Monday, October 5, 2009

Preaching Together at the Table

The Table. Yesterday morning the Spirit highlighted, like turning a crystal in the light, an aspect of the Table liturgy I don't think I'd noticed before: "This is My body, which is for you..." (1 Corinthians 11:24). Not for the world of the children of wrath, but for "the Church of God which He purchased with His own blood" (Acts 20:28). In the Lord's Table we proclaim not a general atonement, but a particular atonement. Curiously, there are many congregations who will go out of their way to exclude visitors from other congregations or denominations, repeat the "for you" aspect of the liturgy, yet spit and get pretty worked up about the issue of limited atonement. Interesting. This rat finds it calmly joyous that the truth of the doctrine of God's grace is proclaimed at His Table, whether or not the participants fully realize what they are saying...we are but little children gathered at the Table...pray we don't make too much of a mess.

I love the corporate preaching of the Table: "...as often as you eat this bread or drink the cup, you proclaim the Lord's death until He comes" (1 Corinthians 11:26). Shouldn't we want to make this proclamation every time we gather? I love it, pray the Spirit will inflame greater love in me, and pray He will do so among the clay lanterns He inhabits. Paul, as he writes this to the Corinthians, is cognizant that there is a potential audience to this corporate preaching of the Table, for later (speaking of tongues and prophecy) he mentions "ungifted men or unbelievers" (I think this is a parallelism referring to one type of person) entering into the congregation's worship gathering (1 Corinthians 14:23,24). All that we do to reach out to visitors (from gimmicks to gift bags), when the sure prophecy of the Word and the corporate proclamation of the Table are the given tools to meet all the needs of the gathered congregation! Sunday after Sunday the Table is mute, lest "it stops becoming special," while we would sing "Amazing Grace" every Sunday if possible! The problem isn't the Table, but our hearts. The answer isn't quarterly observation tacked on to the end of the service, but repentant prayer for a reclamation of the hearts of God's people. Bind us to the Book, O eternal Spirit, and bind us to the Table. Should we stray, break us and bring us back. Teach us to love what You have given rather than seeking new thrills and emotional highs in things that are peripheral.

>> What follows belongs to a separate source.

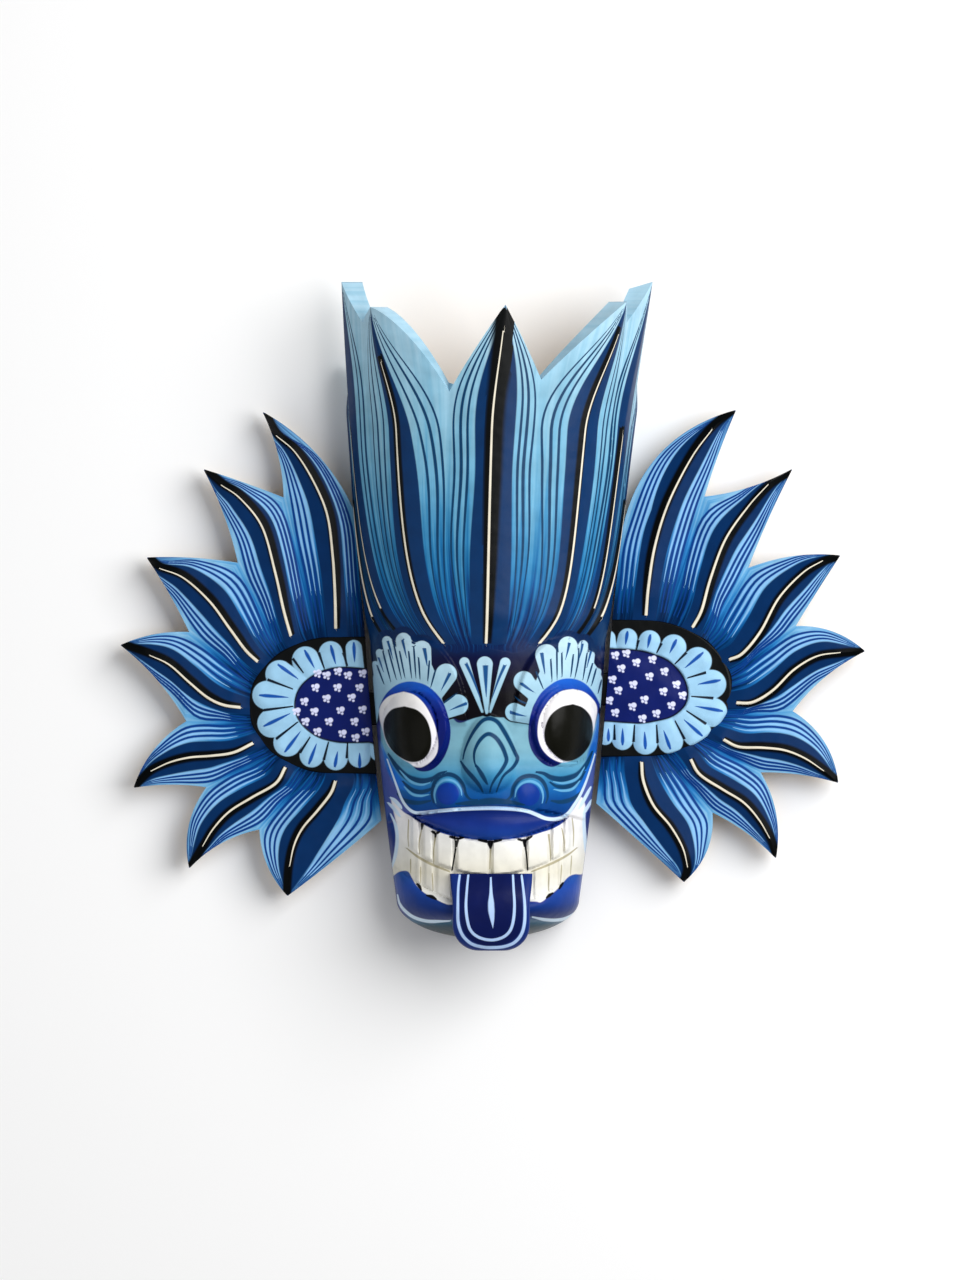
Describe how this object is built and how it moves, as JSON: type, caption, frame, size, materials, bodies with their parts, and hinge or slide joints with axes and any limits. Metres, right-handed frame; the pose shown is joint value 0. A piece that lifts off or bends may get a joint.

What about the music? It's not given to be a sacrament linking us to God, but a teaching tool to help us catechize each other through the expression of truth and a heart devoted to God (Ephesians 5:18-21; Colossians 3:14-17). I like how Matthew and Mark record the first Lord's Supper. It was not added as an afterthought to teaching and dynamic music. It took its place alongside the teaching, and a hymn was added at the very end (Matthew 26:30; Mark 14:26). I have nothing against music, especially good music that teaches deep doctrine (www.reformedpraise.org), but let's keep it in the perspective it belongs. Let's keep it tamed under doctrine. Let's keep it respectfully under the authority of the preaching of the Table and the preaching of the Word.

Pray God chains our hearts and our hands to the corporate preaching of the Table. Not as a window into revival, greater blessing, or "church growth," but because it is one of the three things we are to do when we gather, and it is the most neglected by the children.

Pray.

Thursday, October 1, 2009

Everything.

"The Bible is authoritative on everything on which it speaks - and it speaks on everything."

Cornelius Van Til, Defense of the Faith

Friday, September 25, 2009

This Most Beautiful Theater...

"Meanwhile, being placed in this most beautiful theatre, let us not decline to take a pious delight in the clear and manifest works of God....it is...the first evidence of faiths to remember to which side soever we turn, that all which meets the eye is the work of God, and at the same time to meditate with pious care on the end which God had in view in creating it."

John Calvin, Institutes of the Christian Religion, I.14.20.

Friday, September 4, 2009

Meditations on Word-Focused Praying

Reading Psalm 119 this morning, I was struck by the prayers of the Psalmist to God over the Word. Coming to the Word should always be a prayer-filled event, asking for God the Holy Spirit to be present and teach us through His Word. It's not enough to schedule time and make ourselves read...we must seek the presence of the Author and that He'll bring us to the Word in His timing…let’s look at a few of these prayers.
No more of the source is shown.